Job ::
Starting at the line that contains "return drain, [spigot, gland.fuse(flange).removeSplitter()]" and stopping at the line that contains "obj.matrix_parent_inverse = Matrix.Identity(4)", repeat every line exactly, the two end lines included, and nothing else.

Provided data ::

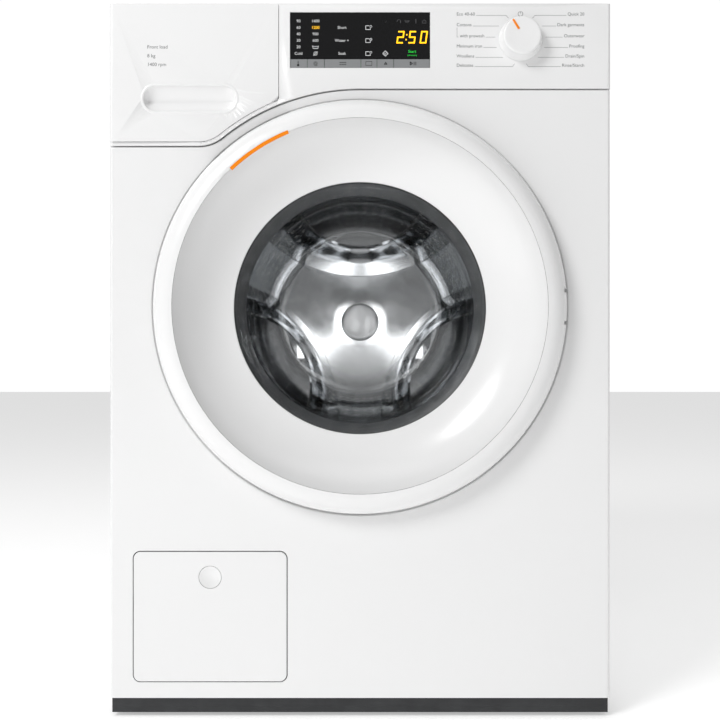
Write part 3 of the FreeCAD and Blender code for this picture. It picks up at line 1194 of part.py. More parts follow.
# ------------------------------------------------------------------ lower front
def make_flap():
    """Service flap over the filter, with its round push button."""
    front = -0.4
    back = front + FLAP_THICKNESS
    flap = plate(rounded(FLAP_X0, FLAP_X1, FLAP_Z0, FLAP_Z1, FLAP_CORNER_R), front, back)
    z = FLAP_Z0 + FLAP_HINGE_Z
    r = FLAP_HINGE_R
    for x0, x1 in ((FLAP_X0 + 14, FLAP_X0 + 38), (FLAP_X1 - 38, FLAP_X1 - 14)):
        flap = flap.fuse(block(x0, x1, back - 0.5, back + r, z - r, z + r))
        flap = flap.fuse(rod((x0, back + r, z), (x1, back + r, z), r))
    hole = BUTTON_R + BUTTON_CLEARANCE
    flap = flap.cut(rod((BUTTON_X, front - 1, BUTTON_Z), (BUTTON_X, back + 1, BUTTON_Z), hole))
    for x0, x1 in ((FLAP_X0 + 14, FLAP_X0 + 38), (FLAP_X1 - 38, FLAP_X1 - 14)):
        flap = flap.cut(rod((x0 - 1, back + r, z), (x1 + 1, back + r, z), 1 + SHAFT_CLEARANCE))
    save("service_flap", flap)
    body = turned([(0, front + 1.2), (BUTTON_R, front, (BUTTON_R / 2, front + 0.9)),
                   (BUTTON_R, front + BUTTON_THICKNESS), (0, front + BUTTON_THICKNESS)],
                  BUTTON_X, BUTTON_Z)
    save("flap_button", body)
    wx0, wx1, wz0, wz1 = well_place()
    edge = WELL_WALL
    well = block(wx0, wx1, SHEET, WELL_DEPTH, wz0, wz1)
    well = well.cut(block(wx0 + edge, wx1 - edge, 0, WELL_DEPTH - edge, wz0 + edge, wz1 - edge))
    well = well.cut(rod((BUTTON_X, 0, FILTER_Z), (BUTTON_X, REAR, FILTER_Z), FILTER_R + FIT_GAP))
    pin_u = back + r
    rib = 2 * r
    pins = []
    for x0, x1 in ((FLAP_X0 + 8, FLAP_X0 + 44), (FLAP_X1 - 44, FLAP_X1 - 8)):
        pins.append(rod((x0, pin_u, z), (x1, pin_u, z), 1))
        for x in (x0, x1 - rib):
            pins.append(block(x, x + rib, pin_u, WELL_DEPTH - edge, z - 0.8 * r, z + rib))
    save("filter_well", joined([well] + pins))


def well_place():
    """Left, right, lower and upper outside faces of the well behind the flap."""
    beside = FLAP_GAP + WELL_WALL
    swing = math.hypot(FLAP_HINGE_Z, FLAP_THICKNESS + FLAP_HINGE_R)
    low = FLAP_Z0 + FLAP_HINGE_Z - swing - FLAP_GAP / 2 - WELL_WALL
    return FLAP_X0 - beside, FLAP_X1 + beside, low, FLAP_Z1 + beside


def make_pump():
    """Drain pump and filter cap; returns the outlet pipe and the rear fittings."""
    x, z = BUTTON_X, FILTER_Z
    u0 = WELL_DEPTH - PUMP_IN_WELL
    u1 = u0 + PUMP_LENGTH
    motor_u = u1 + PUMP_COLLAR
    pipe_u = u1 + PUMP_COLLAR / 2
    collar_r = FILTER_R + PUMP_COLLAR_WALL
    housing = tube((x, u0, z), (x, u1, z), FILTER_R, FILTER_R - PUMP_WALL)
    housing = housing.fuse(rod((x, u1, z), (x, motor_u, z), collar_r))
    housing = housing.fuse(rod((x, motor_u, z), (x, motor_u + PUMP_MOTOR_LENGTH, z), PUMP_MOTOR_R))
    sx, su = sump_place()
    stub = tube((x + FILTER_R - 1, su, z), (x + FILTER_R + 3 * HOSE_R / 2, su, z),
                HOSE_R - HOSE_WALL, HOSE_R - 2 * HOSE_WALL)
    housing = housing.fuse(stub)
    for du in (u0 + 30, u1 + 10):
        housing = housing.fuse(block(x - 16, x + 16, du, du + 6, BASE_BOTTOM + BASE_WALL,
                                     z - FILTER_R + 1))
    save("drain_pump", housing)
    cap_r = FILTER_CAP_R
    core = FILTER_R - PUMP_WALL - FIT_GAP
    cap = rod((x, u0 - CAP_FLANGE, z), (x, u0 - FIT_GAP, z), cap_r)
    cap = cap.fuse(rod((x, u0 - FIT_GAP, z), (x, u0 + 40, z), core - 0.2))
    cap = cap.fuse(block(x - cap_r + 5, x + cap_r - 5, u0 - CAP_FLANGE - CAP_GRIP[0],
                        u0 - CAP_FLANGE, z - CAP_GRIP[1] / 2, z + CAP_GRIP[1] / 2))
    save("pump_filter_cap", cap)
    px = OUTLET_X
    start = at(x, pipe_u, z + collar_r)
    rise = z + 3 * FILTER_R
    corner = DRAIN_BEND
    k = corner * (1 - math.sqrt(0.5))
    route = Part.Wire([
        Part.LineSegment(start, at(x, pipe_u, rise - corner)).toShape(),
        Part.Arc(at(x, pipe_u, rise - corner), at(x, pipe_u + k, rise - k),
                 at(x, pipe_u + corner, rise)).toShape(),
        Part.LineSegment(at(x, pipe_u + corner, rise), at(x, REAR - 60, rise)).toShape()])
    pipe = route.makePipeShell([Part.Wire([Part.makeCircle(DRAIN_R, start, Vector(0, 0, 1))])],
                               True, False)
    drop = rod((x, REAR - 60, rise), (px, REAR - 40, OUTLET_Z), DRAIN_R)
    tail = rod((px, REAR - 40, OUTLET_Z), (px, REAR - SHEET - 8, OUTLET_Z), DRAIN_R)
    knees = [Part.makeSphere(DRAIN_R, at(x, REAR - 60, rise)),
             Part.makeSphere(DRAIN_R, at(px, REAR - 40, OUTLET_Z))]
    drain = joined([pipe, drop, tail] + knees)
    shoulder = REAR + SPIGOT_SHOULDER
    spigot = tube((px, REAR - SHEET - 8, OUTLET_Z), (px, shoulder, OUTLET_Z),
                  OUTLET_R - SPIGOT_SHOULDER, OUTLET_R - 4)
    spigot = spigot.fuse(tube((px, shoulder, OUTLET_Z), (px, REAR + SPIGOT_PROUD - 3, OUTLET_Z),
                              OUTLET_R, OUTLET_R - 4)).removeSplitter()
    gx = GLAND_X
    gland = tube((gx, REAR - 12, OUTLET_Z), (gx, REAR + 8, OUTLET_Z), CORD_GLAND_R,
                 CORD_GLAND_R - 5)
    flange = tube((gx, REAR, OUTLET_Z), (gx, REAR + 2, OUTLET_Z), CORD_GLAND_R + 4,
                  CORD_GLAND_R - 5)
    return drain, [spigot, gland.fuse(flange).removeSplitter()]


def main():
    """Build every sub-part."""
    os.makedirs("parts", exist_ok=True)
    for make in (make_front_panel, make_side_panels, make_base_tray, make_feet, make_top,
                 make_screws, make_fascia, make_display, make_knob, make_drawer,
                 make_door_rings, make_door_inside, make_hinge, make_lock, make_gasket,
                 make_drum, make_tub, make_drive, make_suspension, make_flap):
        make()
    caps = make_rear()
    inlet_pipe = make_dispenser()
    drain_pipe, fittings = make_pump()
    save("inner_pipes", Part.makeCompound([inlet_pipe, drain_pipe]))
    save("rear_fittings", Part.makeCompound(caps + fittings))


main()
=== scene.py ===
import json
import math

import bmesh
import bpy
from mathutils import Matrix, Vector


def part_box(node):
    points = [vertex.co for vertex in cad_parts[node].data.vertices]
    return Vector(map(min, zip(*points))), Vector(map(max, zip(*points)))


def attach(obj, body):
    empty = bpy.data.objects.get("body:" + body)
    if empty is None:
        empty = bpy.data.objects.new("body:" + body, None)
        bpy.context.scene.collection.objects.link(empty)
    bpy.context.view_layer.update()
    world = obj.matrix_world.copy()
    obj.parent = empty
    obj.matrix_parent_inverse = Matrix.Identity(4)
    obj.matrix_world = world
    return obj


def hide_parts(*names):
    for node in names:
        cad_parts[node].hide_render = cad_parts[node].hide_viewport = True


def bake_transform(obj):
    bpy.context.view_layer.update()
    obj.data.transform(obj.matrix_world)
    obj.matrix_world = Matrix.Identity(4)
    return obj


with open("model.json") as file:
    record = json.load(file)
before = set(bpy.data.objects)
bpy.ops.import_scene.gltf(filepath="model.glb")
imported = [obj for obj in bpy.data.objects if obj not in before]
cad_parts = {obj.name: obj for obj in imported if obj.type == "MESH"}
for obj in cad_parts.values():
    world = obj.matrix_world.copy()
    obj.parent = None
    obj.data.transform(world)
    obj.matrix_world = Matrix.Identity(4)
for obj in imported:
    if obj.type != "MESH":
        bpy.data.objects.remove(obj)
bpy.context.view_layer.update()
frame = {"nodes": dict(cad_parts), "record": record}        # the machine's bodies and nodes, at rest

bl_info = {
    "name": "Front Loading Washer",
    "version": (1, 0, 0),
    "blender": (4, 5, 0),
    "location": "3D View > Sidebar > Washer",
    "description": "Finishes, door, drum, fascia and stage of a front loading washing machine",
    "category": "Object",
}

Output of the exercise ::
    return drain, [spigot, gland.fuse(flange).removeSplitter()]


def main():
    """Build every sub-part."""
    os.makedirs("parts", exist_ok=True)
    for make in (make_front_panel, make_side_panels, make_base_tray, make_feet, make_top,
                 make_screws, make_fascia, make_display, make_knob, make_drawer,
                 make_door_rings, make_door_inside, make_hinge, make_lock, make_gasket,
                 make_drum, make_tub, make_drive, make_suspension, make_flap):
        make()
    caps = make_rear()
    inlet_pipe = make_dispenser()
    drain_pipe, fittings = make_pump()
    save("inner_pipes", Part.makeCompound([inlet_pipe, drain_pipe]))
    save("rear_fittings", Part.makeCompound(caps + fittings))


main()
=== scene.py ===
import json
import math

import bmesh
import bpy
from mathutils import Matrix, Vector


def part_box(node):
    points = [vertex.co for vertex in cad_parts[node].data.vertices]
    return Vector(map(min, zip(*points))), Vector(map(max, zip(*points)))


def attach(obj, body):
    empty = bpy.data.objects.get("body:" + body)
    if empty is None:
        empty = bpy.data.objects.new("body:" + body, None)
        bpy.context.scene.collection.objects.link(empty)
    bpy.context.view_layer.update()
    world = obj.matrix_world.copy()
    obj.parent = empty
    obj.matrix_parent_inverse = Matrix.Identity(4)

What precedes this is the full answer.